= Newburn Steelworks =

Newburn Steelworks was a large steel mill on the banks of the River Tyne at Newburn, near Newcastle upon Tyne, North East England.

==History==
John Spencer originally opened the works in Newburn in 1822, in a water driven mill on the Dewley Burn which he converted for file grinding. In 1867 Spencer was involved in the formation of the Throckley Coal Company (TCC). The TCC's Isabella colliery in Throckley provided coal for a set of coke ovens also owned by the TCC, whose main customer was Spencer's steel works.

Although the works were initially used to make springs for the railway industry, Newburn Steelworks quickly grew to become one of the most advanced steel mills in the country with the booming of the shipbuilding industry on Tyneside at the beginning of the 20th century. The works had expanded so much by 1895 that Newburn Hall, originally a fifteenth-century pele tower, was embedded within it. In 1904, the works made the steel plate for the , the most famous liner ever built on Tyneside. The steel works, along with mining and railway industries, brought great prosperity to Newburn. The works employed 1,500 people, and provided steel plates and springs, amongst other products, for the railway, shipping, armaments and mining industries all over the world. However, the works fell into decline in the depression following World War I, with the demand for steel falling. The works were closed in 1926 and demolished in 1933.

Despite the demise of the steelworks, the company continued as John Spencer and Sons and produced railway axle and springs, as well as gun springs and barrels for World War II. The company eventually folded in the 1960s. A number of buildings associated with the steelworks still stand in the Newburn area.

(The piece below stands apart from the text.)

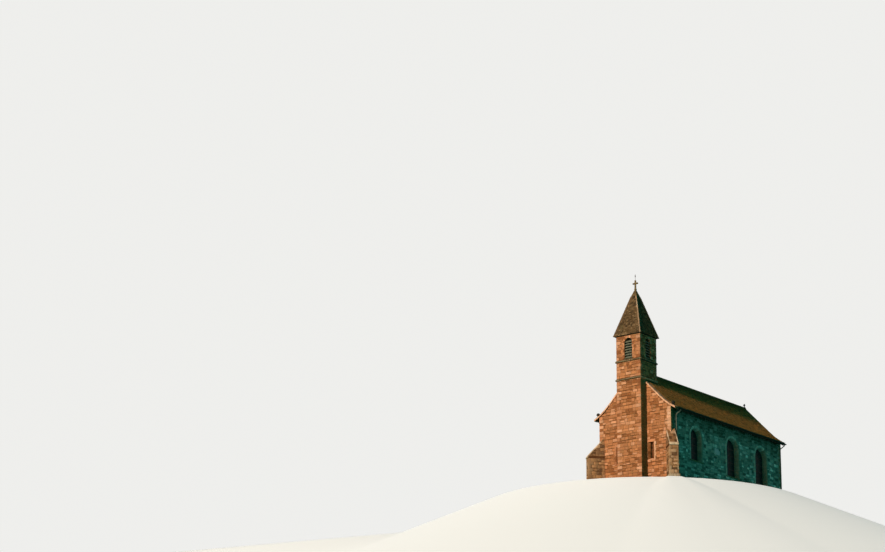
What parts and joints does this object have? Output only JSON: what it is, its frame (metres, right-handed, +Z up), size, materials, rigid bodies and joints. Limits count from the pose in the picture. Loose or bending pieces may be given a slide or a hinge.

==Haematite Iron Company==
The Tyne Iron Works was established in Lemington in 1797. In 1869, John Spencer & Sons took the works over, renaming it the Tyne Haematite Iron Company when it reopened in 1871. The works then used imported Spanish ore, rather than locally mined ore. The works closed in 1886, and in 1903 the Newcastle and District Electric Lighting Company erected Lemington Power Station on its site.

==Newburn power station==
In 1902 the Newcastle and District Electric Lighting Company extended its supply area to include Newburn. In 1908 they opened a power station next to the steel mill. The station generated electricity using waste heat in the form of steam available from the mill's reciprocating engines. Initially the station used only a single 750 kilowatt (kW) Parsons exhaust steam turbo-alternator, but the plant was extended in 1915 with the addition of a single 2,000 kW Parsons turbo alternator, which as well as being powered by exhaust steam could be supplemented by two 20,000 lb/h boilers. The commissioning of this extension ushered the closure of Lemington Power Station in 1919. Following the closure of the steel works in 1924 the station's plant was no longer used and the change over in the grid system to 50 cycles rendered the station useless, forcing its complete closure and dismantling.